__Set exercise__
Repeat exactly, and only, the lines below starting at the line that contains "Continue the Blender" and ending at the line that contains "FLANK_BROWN = (0.15, 0.12, 0.035)", inclusive of both.

====

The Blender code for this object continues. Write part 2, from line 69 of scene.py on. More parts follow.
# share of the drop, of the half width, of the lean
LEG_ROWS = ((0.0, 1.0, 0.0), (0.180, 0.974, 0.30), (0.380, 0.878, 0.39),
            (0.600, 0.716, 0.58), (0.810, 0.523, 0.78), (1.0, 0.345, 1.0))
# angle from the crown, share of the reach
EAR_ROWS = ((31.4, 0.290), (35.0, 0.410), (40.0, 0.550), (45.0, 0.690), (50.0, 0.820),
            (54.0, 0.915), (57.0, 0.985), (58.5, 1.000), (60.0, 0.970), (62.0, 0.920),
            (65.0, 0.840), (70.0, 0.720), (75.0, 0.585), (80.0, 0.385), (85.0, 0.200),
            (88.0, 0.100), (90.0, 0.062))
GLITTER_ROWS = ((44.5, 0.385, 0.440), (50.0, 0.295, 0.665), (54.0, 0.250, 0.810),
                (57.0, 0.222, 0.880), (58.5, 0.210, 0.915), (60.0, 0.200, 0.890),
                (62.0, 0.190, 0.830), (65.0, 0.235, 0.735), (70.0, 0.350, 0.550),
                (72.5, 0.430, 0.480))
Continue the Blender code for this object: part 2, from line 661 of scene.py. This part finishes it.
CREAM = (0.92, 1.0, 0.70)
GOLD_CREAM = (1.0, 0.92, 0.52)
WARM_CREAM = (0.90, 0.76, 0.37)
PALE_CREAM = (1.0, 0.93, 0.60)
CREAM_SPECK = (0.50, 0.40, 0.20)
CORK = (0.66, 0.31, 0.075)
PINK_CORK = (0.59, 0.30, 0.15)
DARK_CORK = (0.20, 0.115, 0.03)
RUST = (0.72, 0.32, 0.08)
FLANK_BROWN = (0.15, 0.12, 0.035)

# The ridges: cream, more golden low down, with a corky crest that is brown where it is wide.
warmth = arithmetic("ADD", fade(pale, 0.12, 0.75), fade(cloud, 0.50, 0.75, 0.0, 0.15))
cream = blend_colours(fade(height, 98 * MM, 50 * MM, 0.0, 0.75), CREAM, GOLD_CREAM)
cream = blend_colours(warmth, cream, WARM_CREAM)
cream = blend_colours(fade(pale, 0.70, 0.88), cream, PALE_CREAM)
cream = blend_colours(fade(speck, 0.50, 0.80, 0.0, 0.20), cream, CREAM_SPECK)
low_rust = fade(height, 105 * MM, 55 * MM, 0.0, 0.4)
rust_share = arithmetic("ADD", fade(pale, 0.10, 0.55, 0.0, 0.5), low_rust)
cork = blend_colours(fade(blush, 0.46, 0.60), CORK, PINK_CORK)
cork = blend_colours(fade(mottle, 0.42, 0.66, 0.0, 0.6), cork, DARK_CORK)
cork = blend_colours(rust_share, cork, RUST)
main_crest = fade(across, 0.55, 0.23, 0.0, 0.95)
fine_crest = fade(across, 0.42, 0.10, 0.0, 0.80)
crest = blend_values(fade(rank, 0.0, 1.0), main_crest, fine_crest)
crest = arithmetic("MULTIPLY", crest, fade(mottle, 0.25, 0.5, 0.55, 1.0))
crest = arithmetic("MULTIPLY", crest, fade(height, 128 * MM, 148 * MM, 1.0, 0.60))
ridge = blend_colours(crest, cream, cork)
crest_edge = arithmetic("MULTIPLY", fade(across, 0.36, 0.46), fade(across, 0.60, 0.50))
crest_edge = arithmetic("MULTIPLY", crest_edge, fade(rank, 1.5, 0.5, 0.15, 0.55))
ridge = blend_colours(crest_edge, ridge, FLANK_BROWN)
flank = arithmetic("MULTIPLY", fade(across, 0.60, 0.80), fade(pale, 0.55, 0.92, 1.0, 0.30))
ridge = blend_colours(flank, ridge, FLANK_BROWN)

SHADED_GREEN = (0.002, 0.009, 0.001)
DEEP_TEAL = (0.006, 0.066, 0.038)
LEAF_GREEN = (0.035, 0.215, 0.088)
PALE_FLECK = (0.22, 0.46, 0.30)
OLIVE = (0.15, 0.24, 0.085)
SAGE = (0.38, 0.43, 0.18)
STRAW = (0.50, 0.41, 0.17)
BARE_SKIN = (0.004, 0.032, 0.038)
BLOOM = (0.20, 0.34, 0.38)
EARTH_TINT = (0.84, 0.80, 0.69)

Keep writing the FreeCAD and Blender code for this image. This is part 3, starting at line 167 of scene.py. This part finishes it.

====

__Exercise response__
Continue the Blender code for this object: part 2, from line 661 of scene.py. This part finishes it.
CREAM = (0.92, 1.0, 0.70)
GOLD_CREAM = (1.0, 0.92, 0.52)
WARM_CREAM = (0.90, 0.76, 0.37)
PALE_CREAM = (1.0, 0.93, 0.60)
CREAM_SPECK = (0.50, 0.40, 0.20)
CORK = (0.66, 0.31, 0.075)
PINK_CORK = (0.59, 0.30, 0.15)
DARK_CORK = (0.20, 0.115, 0.03)
RUST = (0.72, 0.32, 0.08)
FLANK_BROWN = (0.15, 0.12, 0.035)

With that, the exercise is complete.